I was intrigued by a question that was posed to a pastor of a huge mega-church, that over all the years what was the hardest topic he’s had tried to get across?  The hardest truth and theme to convey to people?  Without hesitation, he replied, “Becoming totally devoted to Christ.” One of the facts that church history teaches is that a leader can do more through a handful of totally devoted believers than through a Church full of half-hearted ones.  What’s so powerful about this is that it presents us with a a clear purpose for life.  The sub-title, “Serving God’s Purpose in Your Generation” gives a life context for every believer and follower of Jesus Christ.  The text tells us that David chose to center his life on serving and doing the will of God in every season and phase of life.  This gave him and you and I a singular focus for our lives.  Success in the Bible is only measured in the context of God’s will, where we shift from being devoted from living for my will to living for God’s will.  Grace, though wonderfully free, is by no means cheap but, true grace inspires both committed and costly service.  We’re talking about the driving force in our lives.  What gets you up in the morning and powers you through each day?  What floats your boat?  For David, for Paul, and for a host of others, it was the cause of Christ.  Jim Collins who has written extensively on the subject of leadership coined this phrase, “Level 5 Leader.”  This refers to someone who “blends extreme personal humility with intense professional will.”  They are very often strong leaders.  Collins went on, “their ambition is first and foremost for the institution, not themselves...for the company and concern for its success rather than for one’s own riches and personal renown.
How should I look at my life?  The Lord’s call is certainly beyond just comfort, east, or worldly success.  Life is a sacrifice, so offer it! (2Tim.4:6,7) “For I am already being poured out as a drink offering, and the time of my departure has come. I have fought the good fight, I have finished the race, I have kept the faith.”  Life is also a currency, so spend it!  (2Cor.12:15) “I will most gladly spend and be spent for your souls.”


“Our Costly Sacrifice”

David grasped this in a powerful way!  When he chose to offer sacrifice to avert the plague that had descended on the land and was killing thousands of people, (2Sam.24:23-25) gives us the account, “All this, O king, Araunah gives to the king." And Araunah said to the king, "The Lord your God accept you."  But the king said to Araunah, "No, but I will buy it from you for a price. I will not offer burnt offerings to the Lord my God that cost me nothing." So David bought the threshing floor and the oxen for fifty shekels of silver. And David built there an altar to the Lord and offered burnt offerings and peace offerings. So the Lord responded to the plea for the land, and the plague was averted from Israel.”  He said he would not offer God that which did not cost him personally.  He knew that if he accepted Araunah’s gracious offer, there would be a missing element to his offering. 

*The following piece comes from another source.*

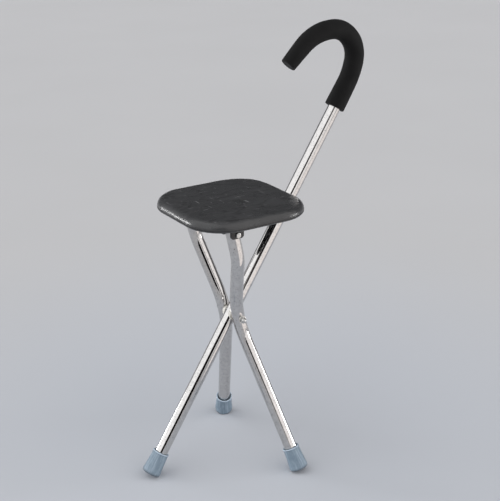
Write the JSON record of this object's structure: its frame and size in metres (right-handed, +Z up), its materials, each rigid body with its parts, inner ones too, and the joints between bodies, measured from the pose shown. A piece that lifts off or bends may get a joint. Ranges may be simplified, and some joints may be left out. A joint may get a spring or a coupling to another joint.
{
  "type": "folding seat cane",
  "caption": "Folding seat cane, open on three feet: crook-handled main tube crossed by two bent legs that carry a small rounded square seat; it folds into a straight walking cane.",
  "frame": {"origin": "middle of the model's box on the floor that the three feet stand on", "axes": "+Z up, +X towards the crook and the two legs' feet, Y across the cane along the pivot bolt; the front leg is on the -Y side"},
  "size_m": [0.448, 0.2788, 0.7463],
  "materials": {
    "polished_tube": "polished",
    "grip_foam": "matte",
    "plug_plastic": "satin",
    "foot_rubber": "matte",
    "bright_steel": "polished",
    "nylon": "satin",
    "seat_plastic": "matte",
    "bracket_plastic": "gloss"
  },
  "bodies": {
    "cane": {"main_tube": "polished_tube", "handle_grip": "grip_foam", "handle_end_plug": "plug_plastic", "main_foot": "foot_rubber", "main_foot_washer": "bright_steel", "front_spacer": "nylon", "rear_spacer": "nylon", "latch_pin": "bright_steel"},
    "legs": {"front_leg": "polished_tube", "rear_leg": "polished_tube", "front_foot": "foot_rubber", "rear_foot": "foot_rubber", "front_foot_washer": "bright_steel", "rear_foot_washer": "bright_steel", "front_leg_plug": "plug_plastic", "rear_leg_plug": "plug_plastic", "pivot_bolt": "bright_steel", "pivot_nut": "bright_steel", "pivot_washers": "bright_steel"},
    "seat": {"seat_board": "seat_plastic", "front_bracket": "bracket_plastic", "rear_bracket": "bracket_plastic", "bracket_screws": "bright_steel", "latch_hook": "bracket_plastic", "latch_screws": "bright_steel", "front_hinge_bolt": "bright_steel", "rear_hinge_bolt": "bright_steel", "hinge_nuts": "bright_steel", "hinge_washers": "nylon"}
  },
  "joints": [
    {"name": "legs_fold", "type": "hinge", "parent": "cane", "child": "legs", "pos_m": [-0.0444, 0, 0.268], "axis": [0, 1, 0], "range_deg": [0, 44]},
    {"name": "seat_fold", "type": "hinge", "parent": "legs", "child": "seat", "pos_m": [-0.08213, 0, 0.4425], "axis": [0, 1, 0], "range_deg": [-101.3, 0]}
  ],
  "couplings": [
    {"joint": "seat_fold", "follows": "legs_fold", "ratio": -2.3}
  ]
}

This is why, beloved, to this day there is no such thing as “no cost” discipleship or Church planting.  I’m sorry, it does not exist.  Looking for bargains may be fine when shopping or doing business, but not the things of God.  There is a “cost factor” to all things.  We’re not talking here about the “fine print” but something that Jesus put right up front.  I think we’re all the same in many ways.  Most of us don’t look forward to reading the fine print in contracts and manuals like mobile phone contracts, or the licensing agreement in software purchase that ask you to click “Agree.”  Jesus spelled this out in discipleship, “For which of you, desiring to build a tower, does not first sit down and count the cost, whether he has enough to complete it?   Otherwise, when he has laid a foundation and is not able to finish, all who see it begin to mock him, saying, 'This man began to build and was not able to finish.'  Or what king, going out to encounter another king in war, will not sit down first and deliberate whether he is able with ten thousand to meet him who comes against him with twenty thousand?  And if not, while the other is yet a great way off, he sends a delegation and asks for terms of peace.  So therefore, any one of you who does not renounce all that he has cannot be my disciple.” (Luke 14:28-33) The very essence of the Christian life is to give up our lives to Christ; to say “no” to yourself and give your life over totally to the Lord Jesus Christ.  Yes, there is a cost to doing God’s will; but there’s also a cost to compromise and not doing God’s will...you decide!

As we begin our 2012 Bible Conference, I trust that the Holy Spirit will take God’s Word and this theme, and cause it to powerfully resonate in our lives and bring encouragement and fresh strength to our lives, our families, our ministries, and our careers.  I don’t have adequate words to express my gratitude for the faithful saints of God in our church in particular, which have been faithful to “serve God’s purpose in our generation.” Not because of coercion, but motivated by the love of God, they continue to invest and seek to be fruitful in every season of life.  In investment, there is what’s called the “risk-to-reward” ratio that must be considered: how much risk are we willing to bear in order to see an abundant return.  Jesus has already made clear for each and everyone of us how that correlates to serving Him. “And Jesus answered and said, Verily I say unto you, There is no man that hath left house, or brethren, or sisters, or father, or mother, or wife, or children, or lands, for my sake, and the gospel's, but he shall receive an hundredfold now in this time, houses, and brethren, and sisters, and mothers, and children, and lands, with persecutions; and in the world to come eternal life.”  In other words, He said you can take this to the bank: YOU WILL NEVER BE A LOSER IF YOU LIVE YOUR LIFE FOR GOD’S PURPOSE AND GOD’S GLORY!